- #1
diogo_sg
Hello people. I've been reading some papers online (if any links are needed, please let me know) regarding the foundation of the non-euclidean geometries, but i just can't figure out one or two details about Saccheri's contribution to said matter. In his attempts to prove the Parallel Postulate using the reductio ad absurdum method, according to which he designed the Saccheri Quadrilateral, he disposed of two of the three hypotheses: the acute angle and obtuse angle ones. I understand the basis of the Quadrilateral and "how it works" and why the right angle hypothesis is equivalent to the Parallel Postulate. My question is about how Saccheri proved the other two hypotheses wrong. All the papers i find on the subject don't go too deep into it and provide almost no mathematical proof, only focusing on the "theoretical part" of the proofs. Plus, the only edition of Saccheri's original paper that's available online is in latin and my latin skills are, well, inexistent.
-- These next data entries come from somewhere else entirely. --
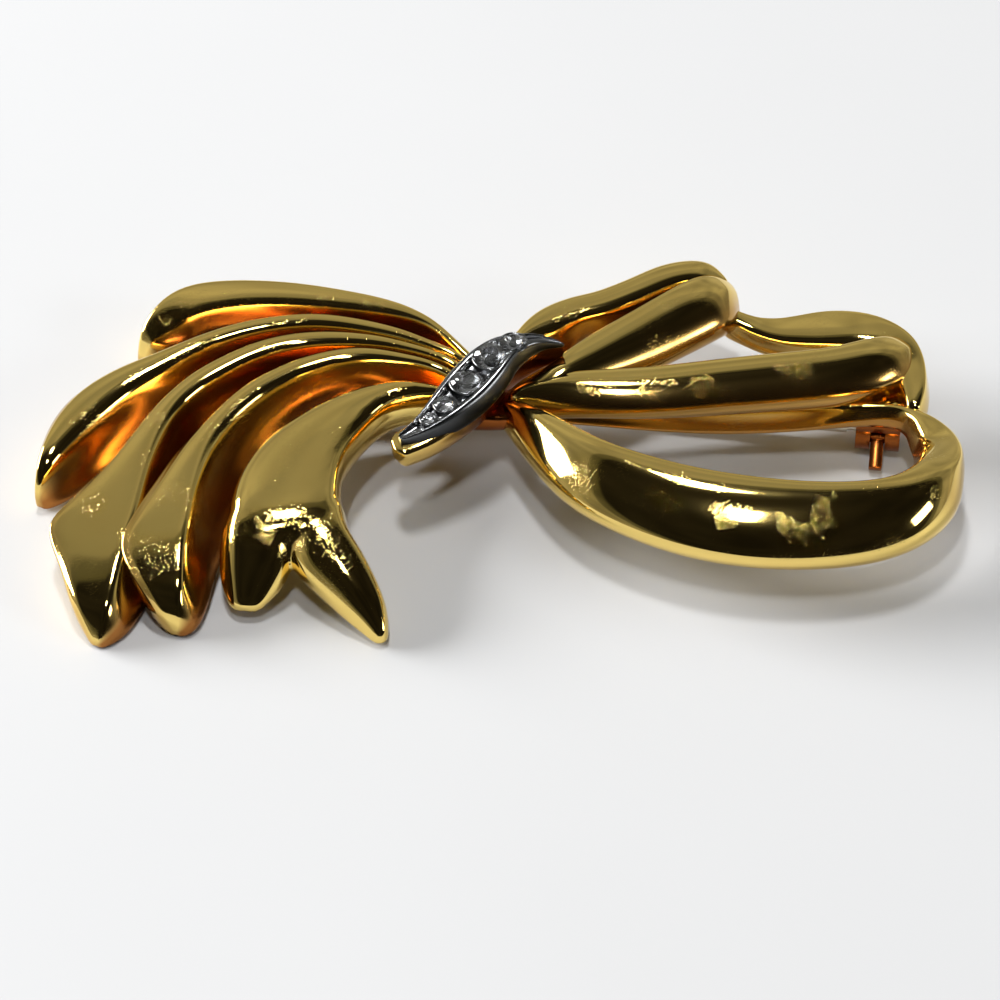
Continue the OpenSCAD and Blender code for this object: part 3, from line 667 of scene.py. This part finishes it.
class Sheet:
    """Places nodes in a tree from left to right and links them."""

    def __init__(self, tree):
        self.tree = tree
        self.count = 0

    def add(self, kind, inputs=None, **settings):
        node = self.tree.nodes.new(kind)
        node.location = (self.count * 180, 0)
        self.count += 1
        for key, value in settings.items():
            setattr(node, key, value)
        for key, value in (inputs or {}).items():
            if isinstance(value, bpy.types.NodeSocket):
                self.tree.links.new(value, node.inputs[key])
            else:
                node.inputs[key].default_value = value
        return node

    def calculate(self, operation, *values):
        inputs = dict(enumerate(values))
        return self.add("ShaderNodeMath", inputs, operation=operation).outputs[0]

    def ramp(self, factor, stops):
        node = self.add("ShaderNodeValToRGB", {"Fac": factor})
        elements = node.color_ramp.elements
        while len(elements) < len(stops):
            elements.new(1)
        for element, (position, tone) in zip(elements, stops):
            element.position = position
            element.color = colour(tone if isinstance(tone, tuple) else (tone, tone, tone))
        return node.outputs["Color"]


def group(name, inputs, outputs):
    """A new node group with named sockets, and its sheet, input node and output node."""
    tree = bpy.data.node_groups.new(name, "ShaderNodeTree")
    for label, kind, default in inputs:
        socket = tree.interface.new_socket(label, in_out="INPUT", socket_type=kind)
        if default is not None:
            socket.default_value = default
    for label, kind in outputs:
        tree.interface.new_socket(label, in_out="OUTPUT", socket_type=kind)
    sheet = Sheet(tree)
    return tree, sheet, sheet.add("NodeGroupInput"), sheet.add("NodeGroupOutput")


FLOAT, COLOUR, VECTOR = "NodeSocketFloat", "NodeSocketColor", "NodeSocketVector"
WHITE = (1, 1, 1, 1)


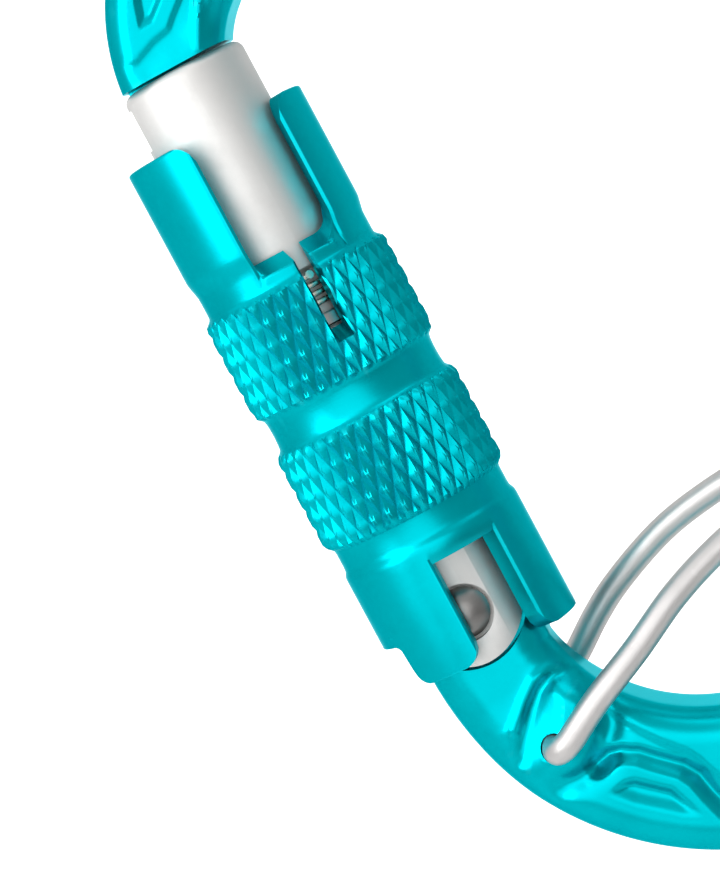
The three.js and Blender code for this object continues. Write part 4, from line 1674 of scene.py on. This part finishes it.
@dataclass
class Studio:
    """Pale sweep with a pool of light painted on its wall, soft lights and the camera. Places are drawing
    millimetres.
    """

    eye: tuple[float, float, float] = (18.0, -275.0, 47.3)
    aim: tuple[float, float, float] = (-8.6, 0.0, 12.8)
    lens: float = 143.5
    floor: float = -300.0
    wall: float = 600.0
    # Centre and fade radii of the pool of light painted on the wall's paper.
    painted_glow_centre: tuple[float, float, float] = (-67.0, 600.0, -63.0)
    painted_glow_radius: tuple[float, float] = (165.0, 330.0)

    def build(self) -> None:
        """Makes the sweep, the lights, the world and the camera."""
        self._sweep()
        self._light("key", (-270, -250, 20), (0, 0, 20), (170, 300), 3.3)
        self._light("front", (-30, -480, 40), (0, 0, 20), (420, 420), 1.05)
        self._light("top", (30, -60, 380), (0, 0, 20), (300, 220), 0.9)
        self._world()
        self._camera()

    @staticmethod
    def _point(place: Sequence[float]) -> Vector:
        """A drawing point in metres."""
        return Vector(DATUM.drawing(*(np.array(float(p)) for p in place)).tolist())

    def _light(self, name: str, place: tuple, aim: tuple, size: tuple, radiance: float) -> None:
        """Adds a rectangular soft light.

        Args:
            name: its name.
            place: where it stands.
            aim: what it faces.
            size: width and height.
            radiance: brightness of its face.
        """
        data = bpy.data.lights.new(name, "AREA")
        data.shape = "RECTANGLE"
        data.size, data.size_y = size[0] * MM, size[1] * MM
        data.energy = radiance * math.pi * data.size * data.size_y
        light = bpy.data.objects.new(name, data)
        light.location = self._point(place)
        light.rotation_euler = (self._point(aim) - light.location).to_track_quat("-Z", "Y").to_euler()
        bpy.context.scene.collection.objects.link(light)

    def _sweep(self) -> None:
        """A floor that curves up into a wall: straight, quarter circle, straight, carried sideways. Its paper
        glows round a point on the wall behind the piece, a painted pool of light.
        """
        radius, back = 120.0, self.wall
        angle = np.linspace(0, math.pi / 2, 24)
        away = np.concatenate([[-900.0], back - radius + radius * np.sin(angle), [back]])
        up = np.concatenate([[0.0], radius - radius * np.cos(angle), [1400.0]])
        side = np.array([-1500.0, 1500.0])
        points = DATUM.drawing(side[None, :], away[:, None], self.floor + up[:, None])
        mesh = bpy.data.meshes.new("sweep")
        mesh.from_pydata(points.reshape(-1, 3).tolist(), [], grid_quads(len(away), 2, False).tolist())
        mesh.shade_smooth()
        sweep = bpy.data.objects.new("sweep", mesh)
        bpy.context.scene.collection.objects.link(sweep)
        paper = bpy.data.materials.new("pale_paper")
        paper.use_nodes = True
        shader = Shader(paper.node_tree)
        body = paper.node_tree.nodes["Principled BSDF"]
        place = shader.node("ShaderNodeTexCoord").outputs["Object"]
        fibre = shader.noise(place, 60.0, 4.0, 0.6)
        tone = shader.mix(fibre, (0.93, 0.93, 0.93, 1.0), (0.96, 0.96, 0.96, 1.0))
        shader.feed(tone, body.inputs["Base Color"])
        body.inputs["Roughness"].default_value = 0.9
        # Painted light: the paper's emission is strongest round a point on the wall and fades out with
        # distance, a pool of light painted on the backdrop.
        centre = self._point(self.painted_glow_centre)
        away = shader.node("ShaderNodeVectorMath", operation="DISTANCE")
        shader.feed(place, away.inputs[0])
        away.inputs[1].default_value = centre
        near, far = (r * MM for r in self.painted_glow_radius)
        painted_glow = shader.spread(away.outputs["Value"], near, far, 1.0, 0.0)
        body.inputs["Emission Color"].default_value = (1.0, 1.0, 1.0, 1.0)
        shader.feed(shader.math("MULTIPLY", painted_glow, 0.8), body.inputs["Emission Strength"])
        mesh.materials.append(paper)

    @staticmethod
    def _world() -> None:
        """A white tent, brighter to the left and above than to the right and below."""
        world = bpy.data.worlds.new("tent")
        bpy.context.scene.world = world
        world.use_nodes = True
        shader = Shader(world.node_tree)
        direction = shader.node("ShaderNodeTexCoord").outputs["Generated"]
        parts = shader.node("ShaderNodeSeparateXYZ")
        shader.feed(direction, parts.inputs[0])
        sideways = shader.spread(parts.outputs[0], -0.8, 0.7, 1.1, 0.5)
        upright = shader.spread(parts.outputs[2], -0.7, 0.3, 0.24, 1.0)
        strength = shader.math("MULTIPLY", sideways, upright)
        back = world.node_tree.nodes["Background"]
        back.inputs["Color"].default_value = (1.0, 1.0, 1.0, 1.0)
        shader.feed(strength, back.inputs["Strength"])

    def _camera(self) -> None:
        """The camera, a long lens aimed at the middle of the gate."""
        data = bpy.data.cameras.new("camera")
        data.lens = self.lens
        data.sensor_width = 36.0
        data.sensor_fit = "AUTO"
        data.clip_start = 0.01
        data.clip_end = 10.0
        camera = bpy.data.objects.new("camera", data)
        camera.location = self._point(self.eye)
        camera.rotation_euler = (self._point(self.aim) - camera.location).to_track_quat("-Z", "Y").to_euler()
        bpy.context.scene.collection.objects.link(camera)
        bpy.context.scene.camera = camera
        bpy.context.scene.view_settings.view_transform = "Standard"


def main() -> None:
    """Builds each sub-assembly in order."""
    logging.basicConfig(level=logging.INFO, format="%(name)s: %(message)s")
    for part in (ForgedFrame(), GateBarrel(), HingeRivet(), SleeveSpring(), ThrustRing(), LockingSleeve(),
                 KeeperWire(), InnerParts(), Studio()):
        part.build()
        LOG.info("%s done", type(part).__name__)


if __name__ == "__main__":
    main()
So if anyone is willing to share their knowledge or some obscure paper on the matter, please be my guest; i'd be extremely grateful for it, because this has been troubling my mind for several weeks as of now. Thank you all.
P. S. I'd like to point out that Saccheri never actually proved the Parallel Postulate, although the title of this post may make it seem like he did.
P. S. I'd like to point out that Saccheri never actually proved the Parallel Postulate, although the title of this post may make it seem like he did.